◆ TASK MATERIAL:
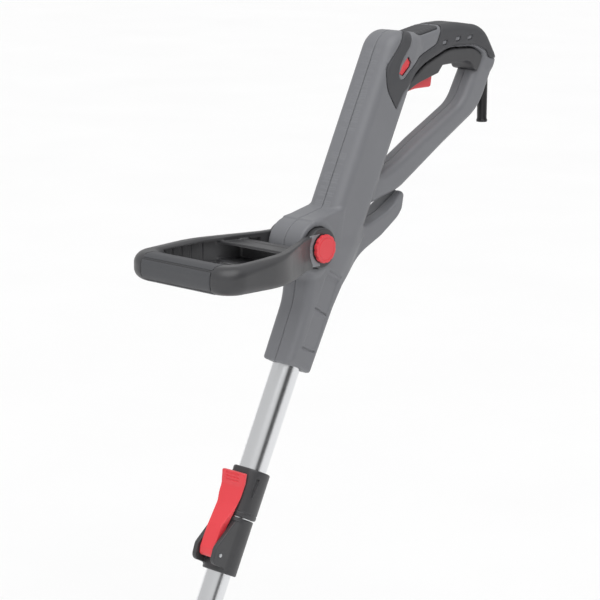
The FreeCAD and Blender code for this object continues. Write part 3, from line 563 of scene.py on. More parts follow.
def handle_outside(grid, inset=0.0):
    """The outer form of the handle: column, grip, strut and pivot boss flowing into each other."""
    column = slab(grid, COLUMN, 21.5, 11)
    grip = slab(grid, GRIP, 18, 8)
    strut = slab(grid, STRUT, 14, 8)
    boss = disc(grid, HUB_CENTRE, 26, -21.5, 21.5, 3)
    form = join(column, grip, 7)
    form = join(form, strut, 5)
    shoulder = join(boss, slab(grid, SHOULDER, 21.5, 3), 3)
    return join(form, shoulder, 2) + inset


def handle_solid(grid):
    """The housing's whole form, with the neck and the hook for the cord."""
    neck = slab(grid, NECK, 19.5, 8)
    tongue_plan = flat_distance(rounded(HOOK_PLAN), grid.x, grid.z)
    hook = meet(side_outline(grid, HOOK), tongue_plan, 2.5)
    return join(join(handle_outside(grid), neck, 9), hook, 6)


def window_outline(y, z):
    """Slanted window in the overmould, laid along the grip about its centre."""
    return [(y + 0.87 * along - 0.5 * across, z + 0.5 * along + 0.87 * across, 0.8)
            for along, across in ((-4.6, -2.1), (2.2, -2.1), (4.6, 2.1), (-2.2, 2.1))]


def overmould_mask(grid):
    """Side outline of the soft overmould: one strand before the island, one behind it, and three windows."""
    mask = cut(side_outline(grid, OVERMOULD), side_outline(grid, ISLAND))
    for y, z in WINDOWS:
        mask = cut(mask, side_outline(grid, window_outline(y, z)))
    return mask


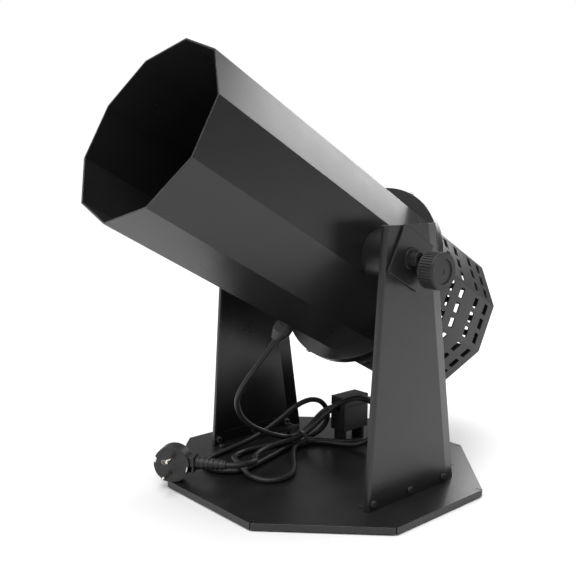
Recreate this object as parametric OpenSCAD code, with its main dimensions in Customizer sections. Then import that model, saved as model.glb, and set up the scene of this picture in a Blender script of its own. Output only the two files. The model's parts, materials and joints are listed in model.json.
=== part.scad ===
// Stage blower cannon on a tilt stand: a ten-sided barrel with a fan behind it,
// held between two uprights on an eight-sided base pan. Millimetres, +Z up,
// the mouth faces -Y, the tilt axis runs along X.

/* [Base] */
// Width of the base pan across its flats
base_w = 320; // [290:5:400]
// Thickness of the base sheet
base_t = 2; // [1.5:0.5:3]
// Height of the folded skirt, top face included
skirt_h = 6.5; // [5:0.5:12]
// Gap between the skirt and the ground
foot_gap = 1.5; // [1:0.5:4]
// Diameter of a rubber foot
foot_d = 24; // [18:1:30]

/* [Stand] */
// Distance between the outer faces of the two uprights
stand_w = 244; // [236:2:280]
// Height of the uprights above the base pan
stand_h = 268; // [260:2:320]
// Thickness of the upright sheet
stand_t = 2; // [1.5:0.5:3]
// Depth of the flat web at its foot
web_foot = 120; // [100:2:140]
// Depth of the flat web at its top
web_top = 60; // [56:2:90]
// Width of the folded front flange
flange_w = 6; // [5:0.5:12]
// Width of the folded rear strip
strip_w = 15; // [8:1:24]
// Fold angle of the rear strip
strip_a = 14; // [5:1:40]
// Leg of the angle that joins an upright to the base
angle_leg = 14; // [12:1:20]

/* [Tilt] */
// Height of the tilt axis above the base pan
pivot_h = 236.5; // [230:0.5:280]
// Rest angle of the barrel above the horizontal
tilt = 28; // [0:1:80]
// Lowest angle of the barrel
tilt_min = 0; // [0:1:20]
// Highest angle of the barrel
tilt_max = 80; // [30:1:80]
// Radius of the lock stud's arc about the tilt axis
lock_r = 16; // [15.8:0.1:17]
// Side of the square clamp plate
clamp_side = 48; // [44:1:52]
// Diameter of the lock knob
knob_d = 36; // [30:1:40]
// Length of the knob's grip
knob_l = 18; // [14:1:24]

/* [Barrel] */
// Radius to the corners of the barrel and guard
barrel_r = 90; // [86:1:94]
// Barrel length in front of the tilt axis
barrel_front = 236; // [160:2:280]
// Barrel length behind the tilt axis
barrel_back = 67; // [60:1:90]
// Thickness of the barrel and guard sheet
shell_t = 1.5; // [1:0.25:2]
// Outer radius of the round collar
collar_r = 102.5; // [98:0.5:108]
// Width of the collar
collar_w = 10; // [8:0.5:14]
// Length of the perforated guard
guard_l = 133; // [120:1:160]
// Length of a guard slot around the guard
slot_l = 12; // [8:0.5:13]
// Width of a guard slot along the guard
slot_w = 7.5; // [5:0.5:9]

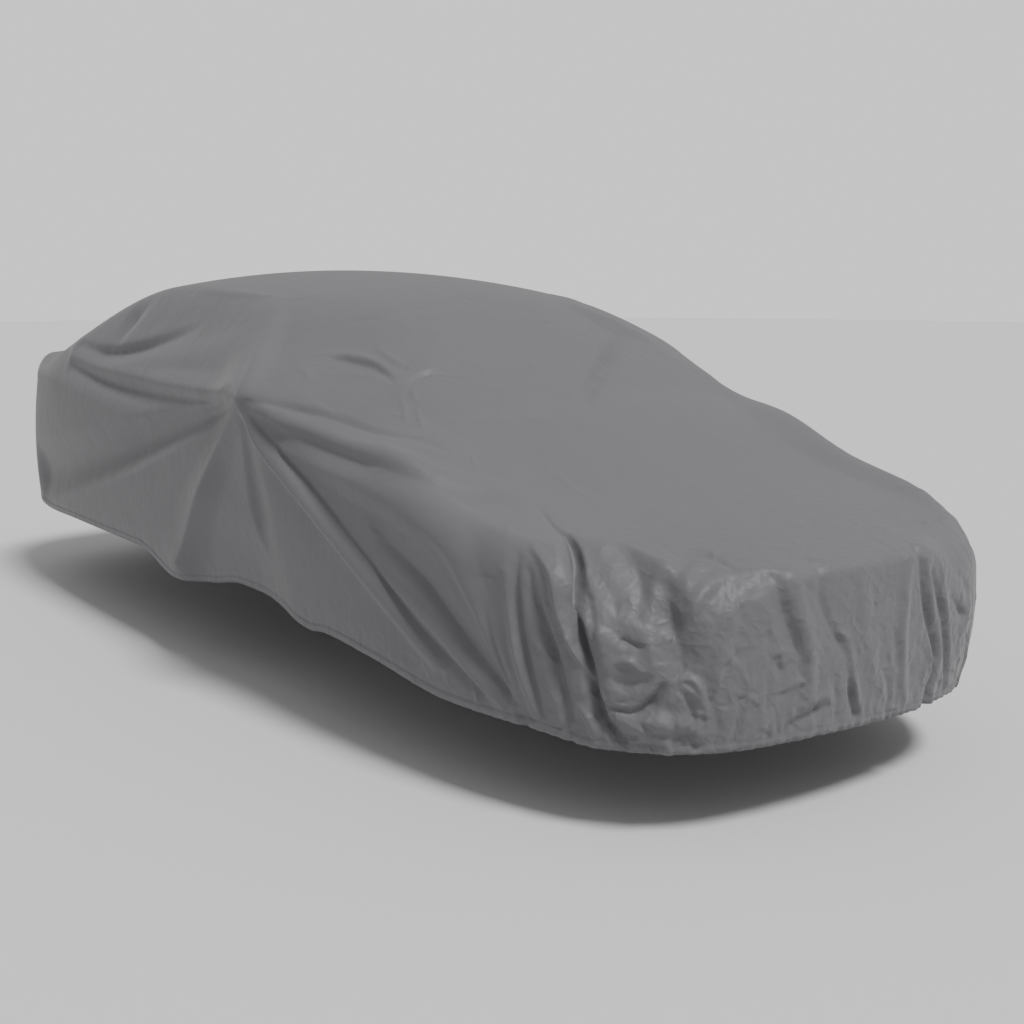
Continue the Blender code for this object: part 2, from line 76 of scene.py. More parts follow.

◆ WORK TO DO: Look over the material above and show each line where "from" appears.

◆ EXERCISE RESULT:
The FreeCAD and Blender code for this object continues. Write part 3, from line 563 of scene.py on. More parts follow.
Continue the Blender code for this object: part 2, from line 76 of scene.py. More parts follow.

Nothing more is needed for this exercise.